En el Proteus 7.2 SPO tiene la posibilidad de crear la librería, apóyate en el datasheet del componente y lo creas.


----------



## FernandOrtiz (Nov 15, 2008)

tengo un problema similar pero con pspice.  Necesito el lm567 pero no viene con el simulador.  Quiero copiar el modelo que viene con el datasheet del c.i pero aparecen transistores sin nombre y resistencias sin valor. Me podria decir alguien que más puedeo hacer? Ya he buscado en la web pero no encuentro nada


----------



## FernandOrtiz (Dic 21, 2008)

Encontre este modelo. Solo que al probarlo no me funciona. Tampoco estoy seguro de donde colocar los archivos que vienen. Los meti en la carpeta de proteus. En las carpetas respectivas.
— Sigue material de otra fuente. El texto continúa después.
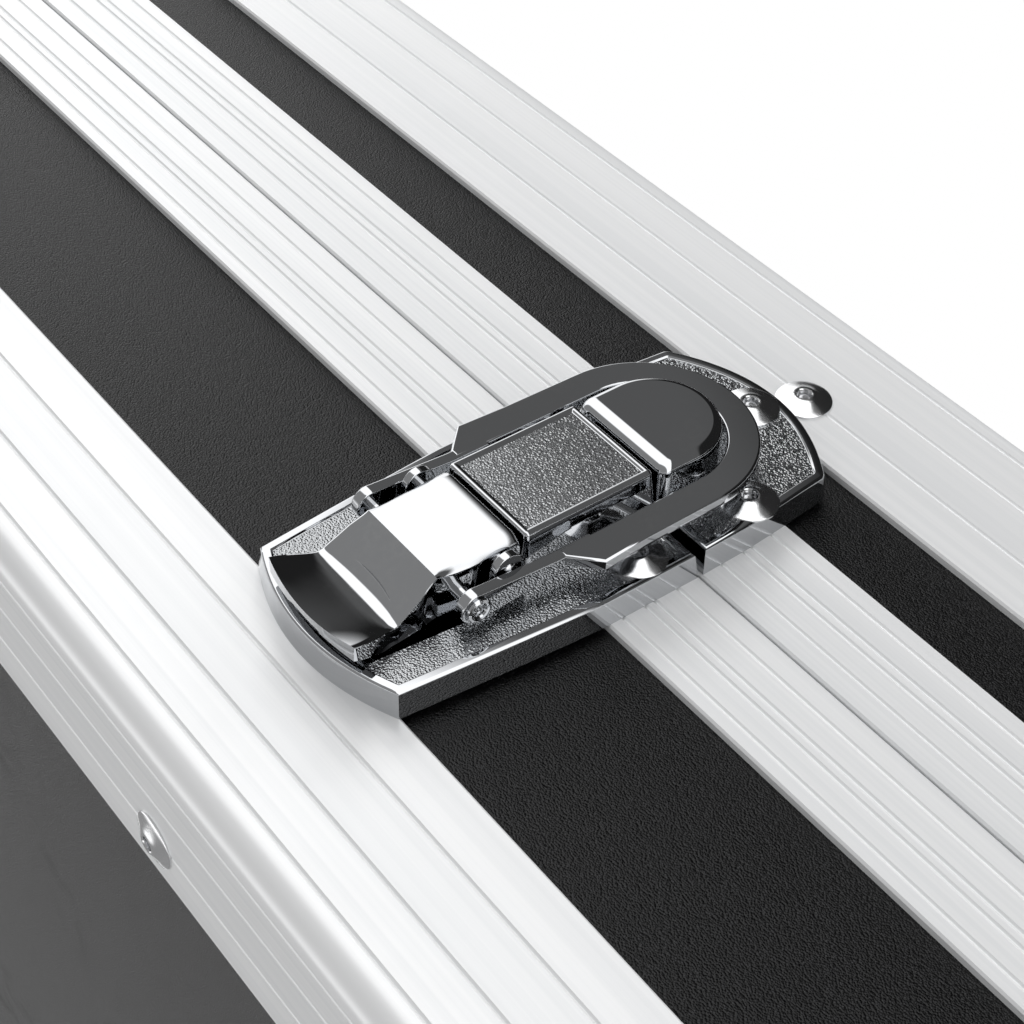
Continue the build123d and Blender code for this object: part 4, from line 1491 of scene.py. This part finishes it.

Con el otro modelo lo probe ahora al apuro y por ahora no he tenido exito.

Ojala alguien pueda verificar si funcionan o no.


----------



## isanavi7 (Mar 7, 2012)

Gracias por la librería


----------



## oscapy (Ago 13, 2012)

Si lo que necesitas solo es un modelo para el diseño de circuito impreso, puedes crear el modelo en el editor de componentes del proteus. Este editor puede crear el diagrama del componente tanto en el ares como en el isis. Si quieres simular el componente tendras que programarlo pero para eso se requiere de conocimientos más avanzados. Puedes usar otro simulador como el orcad si lo deseas.


----------



## andresfosorio (Mar 21, 2013)

FernandOrtiz dijo:


> Encontre este modelo. Solo que al probarlo no me funciona. Tampoco estoy seguro de donde colocar los archivos que vienen. Los meti en la carpeta de proteus. En las carpetas respectivas.
> 
> Con el otro modelo lo probe ahora al apuro y por ahora no he tenido exito.
> 
> Ojala alguien pueda verificar si funcionan o no.
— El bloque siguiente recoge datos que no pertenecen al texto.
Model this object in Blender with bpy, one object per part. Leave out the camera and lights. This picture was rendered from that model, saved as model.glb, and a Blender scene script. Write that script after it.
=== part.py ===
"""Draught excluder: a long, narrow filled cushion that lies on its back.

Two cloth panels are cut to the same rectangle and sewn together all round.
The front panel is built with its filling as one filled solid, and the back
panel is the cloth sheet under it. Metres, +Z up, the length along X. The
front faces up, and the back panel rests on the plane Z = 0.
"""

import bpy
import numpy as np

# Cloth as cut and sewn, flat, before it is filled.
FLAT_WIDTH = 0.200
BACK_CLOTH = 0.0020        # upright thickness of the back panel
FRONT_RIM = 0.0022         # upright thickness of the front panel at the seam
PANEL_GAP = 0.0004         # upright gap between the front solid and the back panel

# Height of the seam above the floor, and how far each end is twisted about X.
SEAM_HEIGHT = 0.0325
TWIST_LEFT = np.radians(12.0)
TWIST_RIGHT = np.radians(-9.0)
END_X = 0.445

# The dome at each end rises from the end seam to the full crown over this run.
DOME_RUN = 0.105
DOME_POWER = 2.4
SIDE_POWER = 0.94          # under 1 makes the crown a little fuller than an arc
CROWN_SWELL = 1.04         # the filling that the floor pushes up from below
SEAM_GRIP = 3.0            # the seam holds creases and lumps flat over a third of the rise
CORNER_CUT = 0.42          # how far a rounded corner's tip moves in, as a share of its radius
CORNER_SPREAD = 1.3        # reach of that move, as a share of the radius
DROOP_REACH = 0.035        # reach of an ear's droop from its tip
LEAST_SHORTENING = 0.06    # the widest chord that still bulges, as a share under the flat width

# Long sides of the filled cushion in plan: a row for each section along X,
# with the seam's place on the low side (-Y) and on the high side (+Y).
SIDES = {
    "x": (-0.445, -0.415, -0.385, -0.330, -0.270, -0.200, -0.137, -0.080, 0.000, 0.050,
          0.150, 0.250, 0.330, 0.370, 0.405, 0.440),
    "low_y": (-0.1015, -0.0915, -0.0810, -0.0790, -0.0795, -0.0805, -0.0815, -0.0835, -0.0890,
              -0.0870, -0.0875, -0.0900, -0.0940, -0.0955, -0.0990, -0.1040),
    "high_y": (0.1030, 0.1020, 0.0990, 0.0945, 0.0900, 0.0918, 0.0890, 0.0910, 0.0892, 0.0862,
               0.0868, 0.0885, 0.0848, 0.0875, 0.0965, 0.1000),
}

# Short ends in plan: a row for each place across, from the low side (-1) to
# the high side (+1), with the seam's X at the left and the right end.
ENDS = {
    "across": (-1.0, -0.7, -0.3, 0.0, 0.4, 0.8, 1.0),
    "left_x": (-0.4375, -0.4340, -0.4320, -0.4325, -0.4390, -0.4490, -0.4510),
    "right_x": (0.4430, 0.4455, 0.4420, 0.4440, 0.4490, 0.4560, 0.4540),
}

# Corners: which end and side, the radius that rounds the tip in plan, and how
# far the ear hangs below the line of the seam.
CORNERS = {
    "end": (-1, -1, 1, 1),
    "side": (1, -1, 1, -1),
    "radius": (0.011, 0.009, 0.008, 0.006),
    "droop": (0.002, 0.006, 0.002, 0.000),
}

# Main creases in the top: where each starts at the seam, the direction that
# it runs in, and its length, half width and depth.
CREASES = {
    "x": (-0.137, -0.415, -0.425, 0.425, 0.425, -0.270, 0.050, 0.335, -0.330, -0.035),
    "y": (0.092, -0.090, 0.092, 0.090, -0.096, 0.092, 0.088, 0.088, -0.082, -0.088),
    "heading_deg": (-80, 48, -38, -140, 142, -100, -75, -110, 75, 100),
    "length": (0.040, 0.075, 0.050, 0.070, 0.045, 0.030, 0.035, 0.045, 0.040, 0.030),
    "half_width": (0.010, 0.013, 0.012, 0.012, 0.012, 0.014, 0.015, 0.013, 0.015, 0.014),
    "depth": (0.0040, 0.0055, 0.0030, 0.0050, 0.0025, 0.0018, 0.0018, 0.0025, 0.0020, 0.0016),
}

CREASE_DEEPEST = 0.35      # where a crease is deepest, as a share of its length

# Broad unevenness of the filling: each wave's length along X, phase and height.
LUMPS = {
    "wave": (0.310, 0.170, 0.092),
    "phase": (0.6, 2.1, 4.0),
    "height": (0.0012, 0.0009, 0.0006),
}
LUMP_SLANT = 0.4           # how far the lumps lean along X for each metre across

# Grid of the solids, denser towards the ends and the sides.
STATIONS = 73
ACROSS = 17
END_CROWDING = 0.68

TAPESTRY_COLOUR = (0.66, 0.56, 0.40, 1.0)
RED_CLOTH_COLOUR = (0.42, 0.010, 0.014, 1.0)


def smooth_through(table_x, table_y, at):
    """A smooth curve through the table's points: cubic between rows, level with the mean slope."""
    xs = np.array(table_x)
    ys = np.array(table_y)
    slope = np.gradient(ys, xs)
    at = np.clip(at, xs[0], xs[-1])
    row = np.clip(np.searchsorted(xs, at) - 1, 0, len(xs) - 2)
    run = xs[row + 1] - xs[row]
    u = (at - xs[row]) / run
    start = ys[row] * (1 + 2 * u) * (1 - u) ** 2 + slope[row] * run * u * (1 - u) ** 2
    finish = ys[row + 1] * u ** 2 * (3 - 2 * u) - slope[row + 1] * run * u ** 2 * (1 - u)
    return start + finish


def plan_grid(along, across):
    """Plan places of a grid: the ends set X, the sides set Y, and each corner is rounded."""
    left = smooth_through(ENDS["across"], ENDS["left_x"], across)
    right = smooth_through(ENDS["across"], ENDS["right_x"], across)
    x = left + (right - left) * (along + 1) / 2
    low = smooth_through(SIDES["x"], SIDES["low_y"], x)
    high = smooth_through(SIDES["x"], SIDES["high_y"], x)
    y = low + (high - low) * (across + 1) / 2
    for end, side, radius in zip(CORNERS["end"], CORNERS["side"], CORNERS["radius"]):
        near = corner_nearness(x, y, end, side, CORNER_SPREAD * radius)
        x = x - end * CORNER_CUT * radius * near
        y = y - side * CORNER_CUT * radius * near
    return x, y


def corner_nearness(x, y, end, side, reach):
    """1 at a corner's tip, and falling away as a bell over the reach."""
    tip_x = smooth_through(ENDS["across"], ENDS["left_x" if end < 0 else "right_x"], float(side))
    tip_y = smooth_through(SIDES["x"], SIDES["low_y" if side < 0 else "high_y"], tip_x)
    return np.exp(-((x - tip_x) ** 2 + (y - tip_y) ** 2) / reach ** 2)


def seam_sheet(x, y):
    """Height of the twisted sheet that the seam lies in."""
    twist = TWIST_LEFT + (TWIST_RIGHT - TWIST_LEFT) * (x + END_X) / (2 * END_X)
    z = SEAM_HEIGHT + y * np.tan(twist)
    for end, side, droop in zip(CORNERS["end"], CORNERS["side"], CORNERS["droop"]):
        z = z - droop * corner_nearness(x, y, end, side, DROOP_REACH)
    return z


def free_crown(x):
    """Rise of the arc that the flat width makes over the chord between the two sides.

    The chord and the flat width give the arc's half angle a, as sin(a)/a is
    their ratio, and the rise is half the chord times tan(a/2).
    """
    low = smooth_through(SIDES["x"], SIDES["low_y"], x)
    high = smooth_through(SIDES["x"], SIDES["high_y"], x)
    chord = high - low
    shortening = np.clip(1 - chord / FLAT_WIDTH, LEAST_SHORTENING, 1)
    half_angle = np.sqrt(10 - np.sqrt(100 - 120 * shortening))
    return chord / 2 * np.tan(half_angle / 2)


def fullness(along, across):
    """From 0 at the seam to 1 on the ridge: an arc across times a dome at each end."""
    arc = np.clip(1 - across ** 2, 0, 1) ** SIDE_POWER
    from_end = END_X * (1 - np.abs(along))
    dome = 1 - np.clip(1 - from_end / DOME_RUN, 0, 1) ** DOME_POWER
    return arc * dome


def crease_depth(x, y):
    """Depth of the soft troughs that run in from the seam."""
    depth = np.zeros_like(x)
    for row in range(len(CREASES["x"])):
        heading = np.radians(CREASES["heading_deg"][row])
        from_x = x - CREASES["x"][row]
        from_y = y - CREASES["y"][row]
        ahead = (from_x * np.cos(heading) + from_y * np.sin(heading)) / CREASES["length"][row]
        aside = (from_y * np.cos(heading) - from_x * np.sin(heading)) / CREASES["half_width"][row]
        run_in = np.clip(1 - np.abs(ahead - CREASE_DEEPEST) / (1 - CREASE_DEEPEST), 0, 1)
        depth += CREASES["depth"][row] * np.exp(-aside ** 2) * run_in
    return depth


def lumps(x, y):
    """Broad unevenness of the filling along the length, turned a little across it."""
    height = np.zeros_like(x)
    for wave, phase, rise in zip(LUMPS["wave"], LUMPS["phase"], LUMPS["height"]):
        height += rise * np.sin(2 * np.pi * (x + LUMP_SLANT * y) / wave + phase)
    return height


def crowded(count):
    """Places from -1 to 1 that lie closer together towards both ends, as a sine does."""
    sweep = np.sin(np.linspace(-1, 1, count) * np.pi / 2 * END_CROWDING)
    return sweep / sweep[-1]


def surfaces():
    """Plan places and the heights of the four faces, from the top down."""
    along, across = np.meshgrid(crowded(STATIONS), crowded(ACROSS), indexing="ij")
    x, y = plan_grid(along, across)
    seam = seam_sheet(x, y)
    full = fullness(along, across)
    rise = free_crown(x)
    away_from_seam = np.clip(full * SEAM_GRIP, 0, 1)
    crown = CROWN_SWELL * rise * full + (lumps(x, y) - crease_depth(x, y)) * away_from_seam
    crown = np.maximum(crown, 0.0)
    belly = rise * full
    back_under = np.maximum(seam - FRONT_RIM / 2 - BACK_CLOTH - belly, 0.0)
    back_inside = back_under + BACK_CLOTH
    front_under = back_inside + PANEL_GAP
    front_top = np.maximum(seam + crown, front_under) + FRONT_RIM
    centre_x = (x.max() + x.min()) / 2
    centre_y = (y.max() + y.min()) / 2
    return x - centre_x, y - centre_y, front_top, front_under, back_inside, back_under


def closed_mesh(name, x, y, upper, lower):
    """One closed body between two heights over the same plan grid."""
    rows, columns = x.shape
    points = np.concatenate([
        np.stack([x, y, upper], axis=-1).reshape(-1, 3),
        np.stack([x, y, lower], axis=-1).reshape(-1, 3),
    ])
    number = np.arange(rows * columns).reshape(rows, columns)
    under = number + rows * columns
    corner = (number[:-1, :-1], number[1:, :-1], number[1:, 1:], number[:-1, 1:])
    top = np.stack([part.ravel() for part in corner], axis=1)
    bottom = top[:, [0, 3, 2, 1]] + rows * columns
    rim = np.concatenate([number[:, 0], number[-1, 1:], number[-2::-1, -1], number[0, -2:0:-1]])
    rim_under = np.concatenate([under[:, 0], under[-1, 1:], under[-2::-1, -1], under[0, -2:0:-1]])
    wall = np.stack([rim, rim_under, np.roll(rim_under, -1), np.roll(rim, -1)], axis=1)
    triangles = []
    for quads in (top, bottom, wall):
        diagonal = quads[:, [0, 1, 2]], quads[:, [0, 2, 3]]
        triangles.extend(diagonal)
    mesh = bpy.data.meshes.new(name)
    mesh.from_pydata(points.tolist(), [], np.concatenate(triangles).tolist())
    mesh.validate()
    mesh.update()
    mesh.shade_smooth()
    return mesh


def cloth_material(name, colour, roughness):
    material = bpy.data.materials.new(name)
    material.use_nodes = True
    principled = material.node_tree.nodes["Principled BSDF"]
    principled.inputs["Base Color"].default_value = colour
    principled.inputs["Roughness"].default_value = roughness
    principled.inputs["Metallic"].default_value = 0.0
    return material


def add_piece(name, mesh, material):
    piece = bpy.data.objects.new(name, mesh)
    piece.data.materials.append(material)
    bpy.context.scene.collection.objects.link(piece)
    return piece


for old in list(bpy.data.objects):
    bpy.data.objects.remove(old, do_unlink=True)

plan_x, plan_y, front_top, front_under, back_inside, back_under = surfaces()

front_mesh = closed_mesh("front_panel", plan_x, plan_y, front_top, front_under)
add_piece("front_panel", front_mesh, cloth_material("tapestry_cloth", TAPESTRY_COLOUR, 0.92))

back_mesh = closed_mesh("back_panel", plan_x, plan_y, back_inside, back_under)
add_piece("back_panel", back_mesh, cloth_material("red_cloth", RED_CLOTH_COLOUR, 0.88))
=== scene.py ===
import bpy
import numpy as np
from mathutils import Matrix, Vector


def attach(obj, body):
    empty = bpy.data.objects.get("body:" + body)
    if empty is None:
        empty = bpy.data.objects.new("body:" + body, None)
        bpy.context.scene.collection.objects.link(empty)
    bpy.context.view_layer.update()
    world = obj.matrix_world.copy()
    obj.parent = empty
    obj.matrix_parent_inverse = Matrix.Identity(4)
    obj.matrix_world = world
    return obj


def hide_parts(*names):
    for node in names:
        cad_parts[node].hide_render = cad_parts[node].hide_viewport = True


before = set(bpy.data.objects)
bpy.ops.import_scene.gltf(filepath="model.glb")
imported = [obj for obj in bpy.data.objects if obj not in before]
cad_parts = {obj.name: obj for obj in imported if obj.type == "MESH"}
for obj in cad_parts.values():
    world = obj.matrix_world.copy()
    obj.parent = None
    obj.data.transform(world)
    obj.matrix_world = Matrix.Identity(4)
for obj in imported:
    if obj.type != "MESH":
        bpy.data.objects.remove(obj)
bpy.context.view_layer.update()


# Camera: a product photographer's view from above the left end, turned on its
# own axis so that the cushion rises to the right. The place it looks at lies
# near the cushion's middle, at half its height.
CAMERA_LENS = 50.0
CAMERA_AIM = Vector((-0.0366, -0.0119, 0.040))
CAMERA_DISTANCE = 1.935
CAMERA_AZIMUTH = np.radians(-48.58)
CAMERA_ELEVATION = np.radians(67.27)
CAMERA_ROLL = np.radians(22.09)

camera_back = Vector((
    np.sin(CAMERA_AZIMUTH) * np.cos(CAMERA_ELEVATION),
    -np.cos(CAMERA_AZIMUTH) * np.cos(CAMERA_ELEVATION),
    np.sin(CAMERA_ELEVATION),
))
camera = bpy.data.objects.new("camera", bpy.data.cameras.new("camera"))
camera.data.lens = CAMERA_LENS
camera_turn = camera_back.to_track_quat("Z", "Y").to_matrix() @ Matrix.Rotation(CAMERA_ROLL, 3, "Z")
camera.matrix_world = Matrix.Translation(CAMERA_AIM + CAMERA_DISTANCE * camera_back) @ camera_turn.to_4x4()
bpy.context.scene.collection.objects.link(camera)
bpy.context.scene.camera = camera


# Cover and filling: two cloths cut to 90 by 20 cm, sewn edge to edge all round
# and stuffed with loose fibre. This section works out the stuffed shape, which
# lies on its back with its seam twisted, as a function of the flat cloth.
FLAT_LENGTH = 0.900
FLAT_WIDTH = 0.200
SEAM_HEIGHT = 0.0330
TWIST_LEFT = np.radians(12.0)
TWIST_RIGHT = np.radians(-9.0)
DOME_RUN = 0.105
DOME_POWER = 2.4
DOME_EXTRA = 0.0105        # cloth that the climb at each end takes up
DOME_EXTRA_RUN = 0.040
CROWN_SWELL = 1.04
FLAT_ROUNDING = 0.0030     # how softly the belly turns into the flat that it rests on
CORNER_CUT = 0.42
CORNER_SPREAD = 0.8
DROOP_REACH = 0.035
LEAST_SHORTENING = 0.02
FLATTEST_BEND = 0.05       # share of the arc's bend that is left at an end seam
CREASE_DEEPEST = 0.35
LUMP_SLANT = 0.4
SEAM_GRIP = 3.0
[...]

men gracias por la libreria de verdad muy util c,


----------



## Esomag (Jun 21, 2013)

¿donde hay que introducir los archivos de la libreria para poder usar el integrado en proteus?


----------



## MrCarlos (Jun 21, 2013)

Hola Esomag

Según el sistema operativo que tengas y la versión de Proteus.
En Windows Vista y el Proteus Ver. 7.8 con SP2 trae esos datos en:

Los IDX y LIB Van Aquí: *C:\Program Files\Labcenter Electronics\Proteus 7 Professional\LIBRARY*

Los DLL van Aquí: *C:\Program Files\Labcenter Electronics\Proteus 7 Professional\MODELS*

Ten cuidado al introducir, como dices Tú, los archivos de la librería. 
Nota lo que dice FernandOrtiz en su mensaje #5.

saludos
a sus ordenes


----------